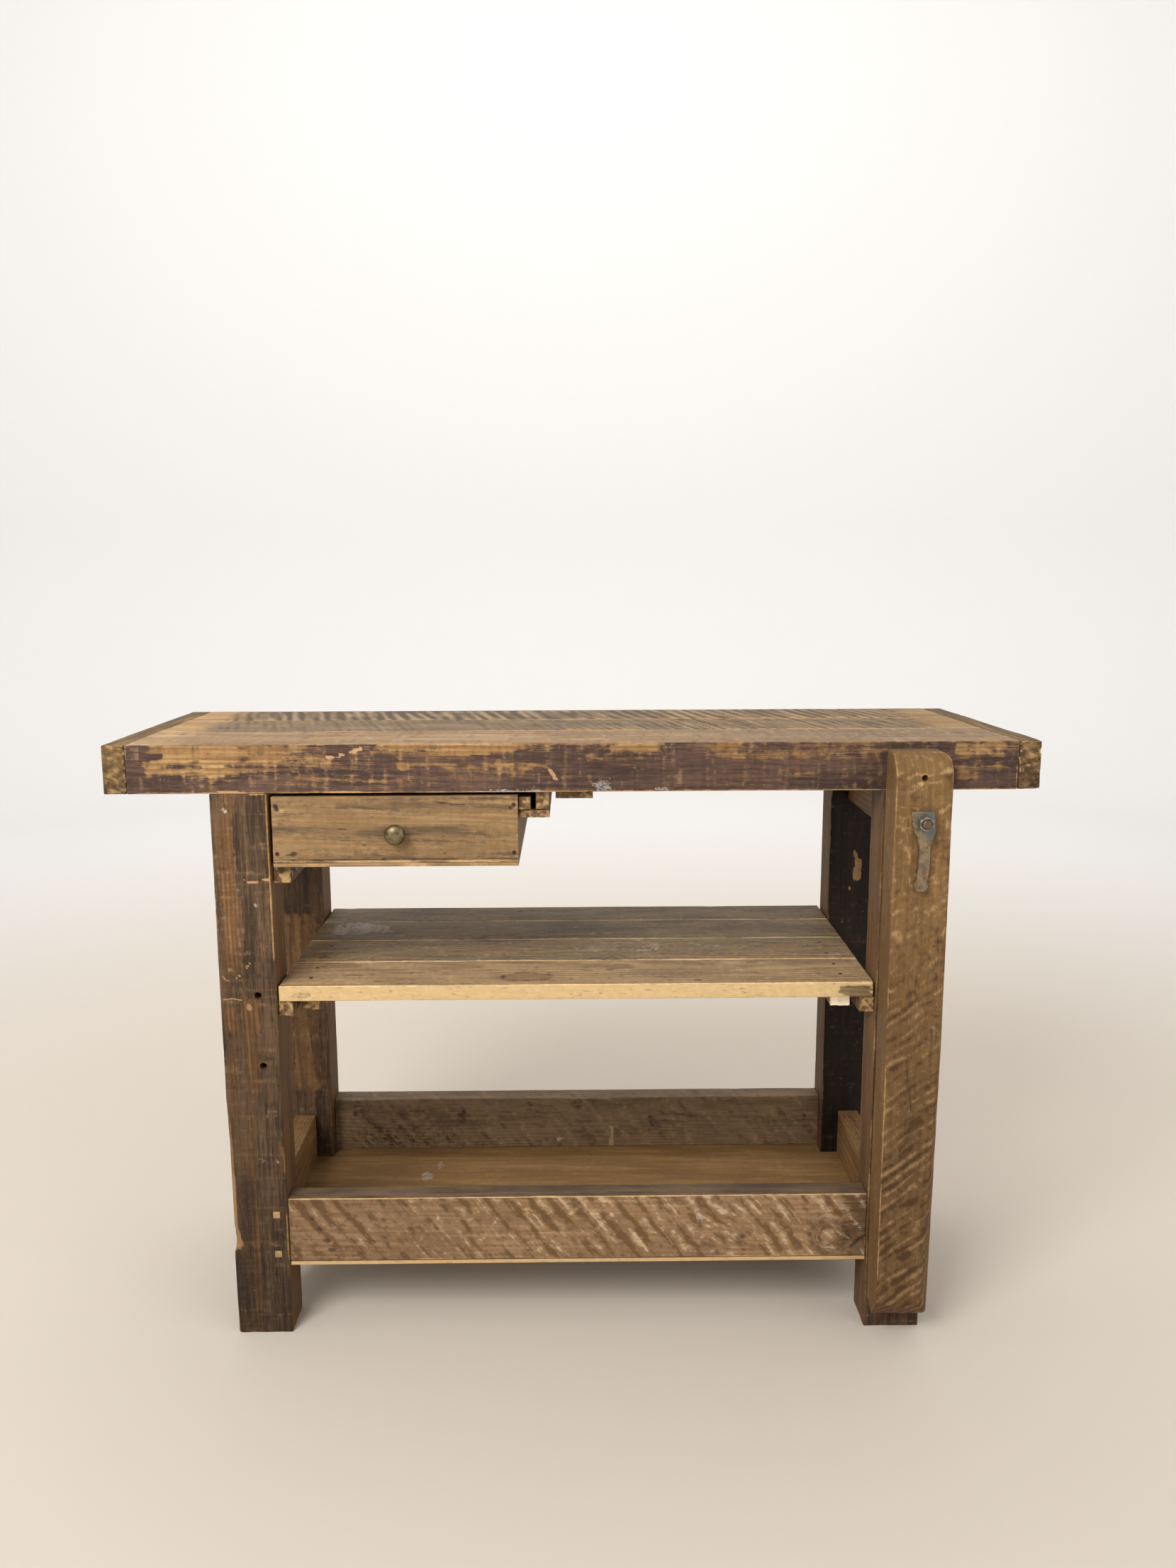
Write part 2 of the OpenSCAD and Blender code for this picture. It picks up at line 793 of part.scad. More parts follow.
// Outline of the lever round the screw's axis: a square-shouldered head, a neck and a round end
module lever_outline() {
    head_top = 16;
    polygon(concat(
        arc([-15, head_top - 4], 4, 180, 90, 5),
        arc([10, head_top - 4], 4, 90, 0, 5),
        [[16, -11], [13, -20], [8.9, -32], [9, -62]],
        arc([-1.7, -86], 9.8, 30, -210, 20),
        [[-6.6, -62], [-6.4, -32], [-10.5, -19], [-15.5, -10]]));
}

module vise_lever() {
    bench() color(iron) difference() {
        translate([screw_x, lever_y, screw_z]) rotate([90, 0, 0])
            linear_extrude(lever_t) lever_outline();
        rod_y(screw_x, screw_z, [nut_y - cut, lever_y + cut], stud_end_r);
    }
}

module vise_lever_nut() {
    bench() color(steel) difference() {
        translate([screw_x, nut_y, screw_z]) rotate([90, 0, 0])
            cylinder(r = nut_af / sqrt(3), h = nut_h, $fn = 6);
        rod_y(screw_x, screw_z, [nut_y - nut_h - cut, nut_y + cut], stud_end_r);
    }
}

module vise_washer() {
    bench() color(iron) difference() {
        rod_y(screw_x, screw_z, [lever_y, washer_y], washer_r);
        rod_y(screw_x, screw_z, [lever_y - cut, washer_y + cut], stud_end_r);
    }
}

// Collar on the stud that draws the jaw open; it sits in the jaw's rear face
module vise_collar() {
    bench() color(iron) difference() {
        rod_y(screw_x, screw_z, [jaw_y[1] - collar_t - 0.5, jaw_y[1] - 0.5], collar_r);
        rod_y(screw_x, screw_z, [jaw_y[1] - collar_t - cut, jaw_y[1] + cut], screw_r);
    }
}

// Iron nut let into the leg: a square flange and a round boss
module nut_plate_body(extra = 0) {
    half = plate_size / 2;
    block([screw_x - half, screw_x + half], [-extra, plate_t], [screw_z - half, screw_z + half]);
    rod_y(screw_x, screw_z, [plate_t - 1, plate_t + boss_l], boss_r);
}

module vise_nut_plate() {
    bench() color(iron) difference() {
        nut_plate_body();
        rod_y(screw_x, screw_z, [-cut, plate_t + boss_l + cut], screw_r + 0.05);
    }
}

module nut_plate_screws() {
    bench() color(steel) for (x = [-plate_hole, plate_hole]) for (z = [-plate_hole, plate_hole])
        translate([screw_x + x, 0, screw_z + z]) rotate([-90, 0, 0]) screw(28, 2.5);
}

// ---- The bench ----

top_plank_front();
top_plank_middle();
top_plank_rear();
top_end_cap_left();
top_end_cap_right();
top_batten();
leg_front_left();
leg_front_right();
leg_back_left();
leg_back_right();
rail_front();
rail_back();
rail_left();
rail_right();
upper_rail_left();
upper_rail_right();
rail_pegs();
side_rail_pegs();
tray_sheet();
tray_nails();
shelf_board_1();
shelf_board_2();
shelf_board_3();
shelf_board_4();
shelf_batten_left();
shelf_batten_right();
shelf_nails();
shelf_ledger_left();
shelf_ledger_right();
ledger_screws();
runner_spacer();
runner_ledge();
runner_screws();
batten_screws();
drawer_ledger();
drawer_front();
drawer_side_left();
drawer_side_right();
drawer_back();
drawer_bottom();
drawer_cleat();
drawer_knob();
drawer_knob_screw();
drawer_nails();
vise_jaw();
vise_guide();
vise_guide_pin();
vise_stud();
vise_lever();
vise_lever_nut();
vise_washer();
vise_collar();
vise_nut_plate();
nut_plate_screws();
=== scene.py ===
"""Looks of the reclaimed-timber workbench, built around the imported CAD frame.

Lengths are in millimetres and become metres when a mesh is made. Inside the script Y = 0 is the
front face of the top and of the front legs, as on a drawing of the bench; FRONT is where that
face lies in the frame. Every board is a grid of cells whose outer surface becomes quads, so it
keeps its real tenons, mortises and peg holes. Its arrises are then worn round and its faces
carved inwards by seeded noise, and each vertex carries what the material needs to know.
"""

import json
import math

import bpy
import numpy as np
from mathutils import Matrix, Vector


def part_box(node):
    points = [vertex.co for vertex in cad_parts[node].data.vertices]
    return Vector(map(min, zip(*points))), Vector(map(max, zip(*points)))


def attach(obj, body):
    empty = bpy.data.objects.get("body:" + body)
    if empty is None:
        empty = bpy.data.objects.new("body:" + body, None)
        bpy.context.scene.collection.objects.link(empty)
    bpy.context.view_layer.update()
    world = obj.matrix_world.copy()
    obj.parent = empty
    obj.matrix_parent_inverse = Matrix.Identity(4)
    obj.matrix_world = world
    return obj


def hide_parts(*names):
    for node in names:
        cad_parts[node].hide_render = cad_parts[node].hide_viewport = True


MM = 0.001
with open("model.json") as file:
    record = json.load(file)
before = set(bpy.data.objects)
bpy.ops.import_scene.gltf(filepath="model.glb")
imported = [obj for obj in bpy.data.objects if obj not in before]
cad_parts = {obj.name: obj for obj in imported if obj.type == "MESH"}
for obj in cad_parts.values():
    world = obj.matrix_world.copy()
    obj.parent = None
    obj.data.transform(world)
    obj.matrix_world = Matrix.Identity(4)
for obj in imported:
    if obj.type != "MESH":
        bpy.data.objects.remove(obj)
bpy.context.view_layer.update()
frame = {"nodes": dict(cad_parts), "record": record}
NODES = frame["nodes"]
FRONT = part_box("top_plank_front")[0].y / MM
BODY_OF = {n: b for b, ns in frame["record"]["behaviour"]["bodies"].items() for n in ns}


def box(node):
    """(lowest corner, highest corner) of a CAD node in millimetres, with Y from the bench's front."""
    shift = np.array([0, FRONT, 0])
    lo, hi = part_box(node)
    return (np.array(lo) / MM - shift).round(3), (np.array(hi) / MM - shift).round(3)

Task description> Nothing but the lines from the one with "cad_parts[node].hide_render = cad_parts[node].hide_viewport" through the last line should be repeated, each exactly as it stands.

Answer to the problem>
        cad_parts[node].hide_render = cad_parts[node].hide_viewport = True


MM = 0.001
with open("model.json") as file:
    record = json.load(file)
before = set(bpy.data.objects)
bpy.ops.import_scene.gltf(filepath="model.glb")
imported = [obj for obj in bpy.data.objects if obj not in before]
cad_parts = {obj.name: obj for obj in imported if obj.type == "MESH"}
for obj in cad_parts.values():
    world = obj.matrix_world.copy()
    obj.parent = None
    obj.data.transform(world)
    obj.matrix_world = Matrix.Identity(4)
for obj in imported:
    if obj.type != "MESH":
        bpy.data.objects.remove(obj)
bpy.context.view_layer.update()
frame = {"nodes": dict(cad_parts), "record": record}
NODES = frame["nodes"]
FRONT = part_box("top_plank_front")[0].y / MM
BODY_OF = {n: b for b, ns in frame["record"]["behaviour"]["bodies"].items() for n in ns}


def box(node):
    """(lowest corner, highest corner) of a CAD node in millimetres, with Y from the bench's front."""
    shift = np.array([0, FRONT, 0])
    lo, hi = part_box(node)
    return (np.array(lo) / MM - shift).round(3), (np.array(hi) / MM - shift).round(3)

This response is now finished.